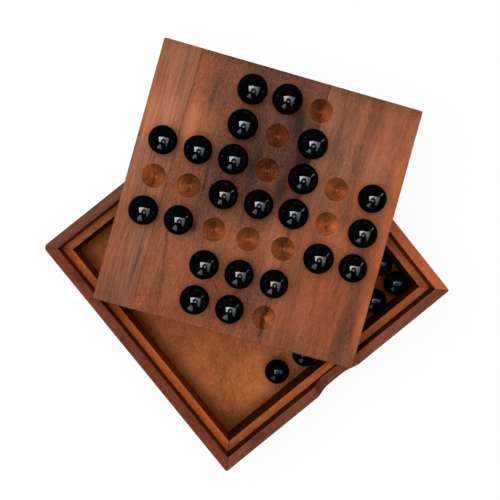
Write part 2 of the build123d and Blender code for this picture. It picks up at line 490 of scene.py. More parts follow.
# Inside the dimples. Levels are times the colour of the cut wood, and places and
# distances are in millimetres from the middle of the dimple.
CUT_DARK = (0.055, 0.012, 0.0035)  # the streaks where a dimple cuts through the oil
CUT_TINT = (1.0, 0.86, 0.58)
CUT_LEVEL = 0.80
GRID_REACH = ROW_STEPS / 2
ARM_REACH = 1.5  # the arms of the cross are three dimples wide
RIM_EDGE = 0.02
CUT_TOP = (-0.02, -0.06)  # below the board's top
# Painted sheen on the sides of each dimple where the grain runs along them.
SIDE_LUCK = 0.35  # the light sides turn by up to so many radians, by luck
SIDE_POWER = 1.8
SHEEN_AND_END_GRAIN_LEVELS = (0.72, 1.22)  # where the grain is cut across, darker end grain, and along, with painted sheen
# Painted light and shade across each dimple: lighter towards one end along the grain and towards
# one side across it.
SPREAD = (-0.8, 0.8)  # of the dimple's radius
LENGTHWISE_PAINTED_LIGHT = (1.24, 0.90)
CROSSWISE_PAINTED_LIGHT = (1.08, 1.00)
STAIN = {"stretch": (0.10, 0.07, 0.1), "detail": 1.0}
STAIN_SHIFT = (0, 0, 40.0)
STAIN_LEVELS = (0.3, 0.7, 0.82, 1.15)
TEARS = {"stretch": (0.8, 0.5, 0.8), "detail": 3.0, "roughness": 0.65}
TEAR_LEVELS = (0.25, 0.75, 0.78, 1.22)
DRILL_MARKS = [(-0.2, 1.3, 0.7, 0.9, 0, 0.8), (0.2, -1.3, 0.7, 0.9, 0, 0.8)]
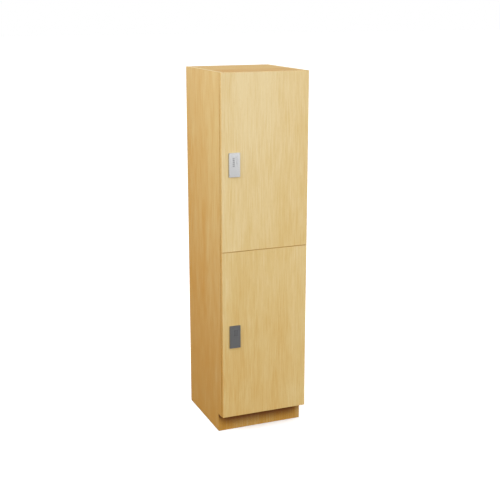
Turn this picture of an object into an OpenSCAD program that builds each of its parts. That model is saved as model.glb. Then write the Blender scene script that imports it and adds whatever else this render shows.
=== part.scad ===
// Two-tier locker cabinet of wood-grain boards, with an electronic lock on each door.
// Z = 0 is the floor, X = 0 the middle of the width, and the doors face -Y.

/* [Cabinet] */
// Height from the floor to the top
locker_h = 1820; // [1600:10:2000]
// Width over the two side panels
locker_w = 453; // [420:1:600]
// Depth from the door faces to the rear edges of the side panels
locker_d = 500; // [450:10:600]
// Thickness of the carcass boards
board_t = 19; // [18:0.5:20]
// Thickness of the back panel
back_t = 6; // [5:1:8]
// Distance the back panel stands in from the rear edges of the side panels
back_inset = 30; // [25:1:40]
// Thickness of the edge banding
band_t = 1; // [0.8:0.1:2]

/* [Base] */
// Height of the toe space under the doors
toe_h = 97; // [80:1:97]
// Distance the toe board stands back from the door faces
toe_recess = 65; // [50:1:80]
// Thickness of the floor glides under the side panels
glide_t = 2; // [2:0.5:4]

/* [Doors] */
// Thickness of a door
door_t = 19; // [19:0.5:20]
// Height of the lower edge of the lower door
door_bottom = 100.5; // [98:0.5:105]
// Gap between the two doors
split_gap = 2; // [2:0.5:4]
// Gap between the back of a door and the carcass
door_gap = 2; // [2:0.1:2.5]
// Distance a door edge stands in from the outer face of a side panel
door_reveal = 1; // [1:0.5:2]
// Distance from a door's ends to its hinges
hinge_inset = 110; // [80:5:160]

/* [Locks] */
// Width of a lock's front housing
lock_w = 56; // [54:1:60]
// Height of a lock's front housing
lock_h = 116; // [112:1:130]
// Distance a lock's front housing stands proud of the door
lock_proud = 6; // [6:0.5:12]
// Distance from the locker's left face to the middle of a lock
lock_from_left = 66; // [64:1:80]
// Distance from the middle of a door down to the middle of its lock
lock_drop = 4; // [0:1:20]
// Distance a key stands proud of the housing
key_proud = 0.8; // [0.6:0.1:1]
// Distance between the two columns of keys
key_pitch_x = 18; // [16:0.5:19]
// Distance between the rows of keys
key_pitch_z = 9.3; // [9:0.1:10]

/* [Hidden] */

$fn = 48;
fit = 0.05;  // radial clearance of a pin, dowel or screw in its hole
slide_fit = 0.2;  // clearance round a sliding part
band_joint = 0.2;  // hairline between two strips of edge banding
cut = 1;  // distance a cutting tool runs past a face

// Main planes
outer_x = locker_w / 2;
inner_x = outer_x - board_t;
door_front_y = (lock_proud + key_proud - locker_d) / 2;
door_back_y = door_front_y + door_t;
carcass_y = door_back_y + door_gap;
toe_y = door_front_y + toe_recess;
rear_y = door_front_y + locker_d;
back_rear_y = rear_y - back_inset;
back_front_y = back_rear_y - back_t;

// Doors and shelves
door_w = locker_w - 2 * door_reveal;
door_h = (locker_h - door_bottom - split_gap) / 2;
lower_door_z = door_bottom;
upper_door_z = door_bottom + door_h + split_gap;
shelf_z = upper_door_z - split_gap / 2 - board_t / 2;
top_z = locker_h - board_t;

// Wall rails behind the back panel
rail_h = 100;
upper_rail_z = top_z - rail_h;
lower_rail_z = 130;
wall_hole_r = 4;
wall_hole_x = 150;

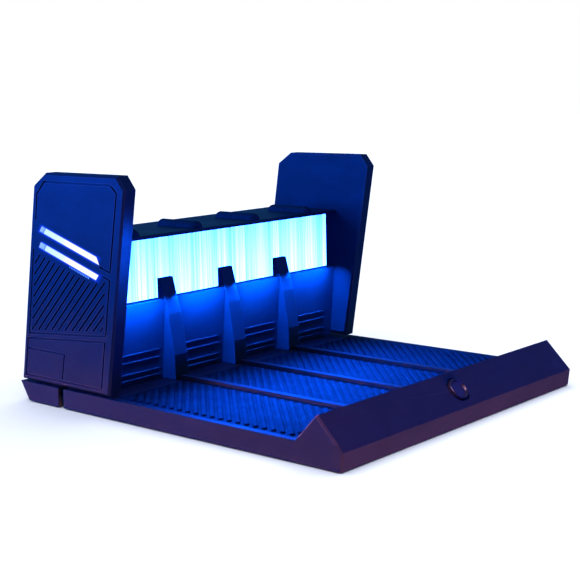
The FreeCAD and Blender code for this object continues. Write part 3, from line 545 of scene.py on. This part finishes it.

**What is being asked**: Above this instruction are the records; retype exactly the lines from the one containing "Turn this picture" up to and including the one containing "band_t = 1; // [0.8:0.1:2]".

**The completed task**:
Turn this picture of an object into an OpenSCAD program that builds each of its parts. That model is saved as model.glb. Then write the Blender scene script that imports it and adds whatever else this render shows.
=== part.scad ===
// Two-tier locker cabinet of wood-grain boards, with an electronic lock on each door.
// Z = 0 is the floor, X = 0 the middle of the width, and the doors face -Y.

/* [Cabinet] */
// Height from the floor to the top
locker_h = 1820; // [1600:10:2000]
// Width over the two side panels
locker_w = 453; // [420:1:600]
// Depth from the door faces to the rear edges of the side panels
locker_d = 500; // [450:10:600]
// Thickness of the carcass boards
board_t = 19; // [18:0.5:20]
// Thickness of the back panel
back_t = 6; // [5:1:8]
// Distance the back panel stands in from the rear edges of the side panels
back_inset = 30; // [25:1:40]
// Thickness of the edge banding
band_t = 1; // [0.8:0.1:2]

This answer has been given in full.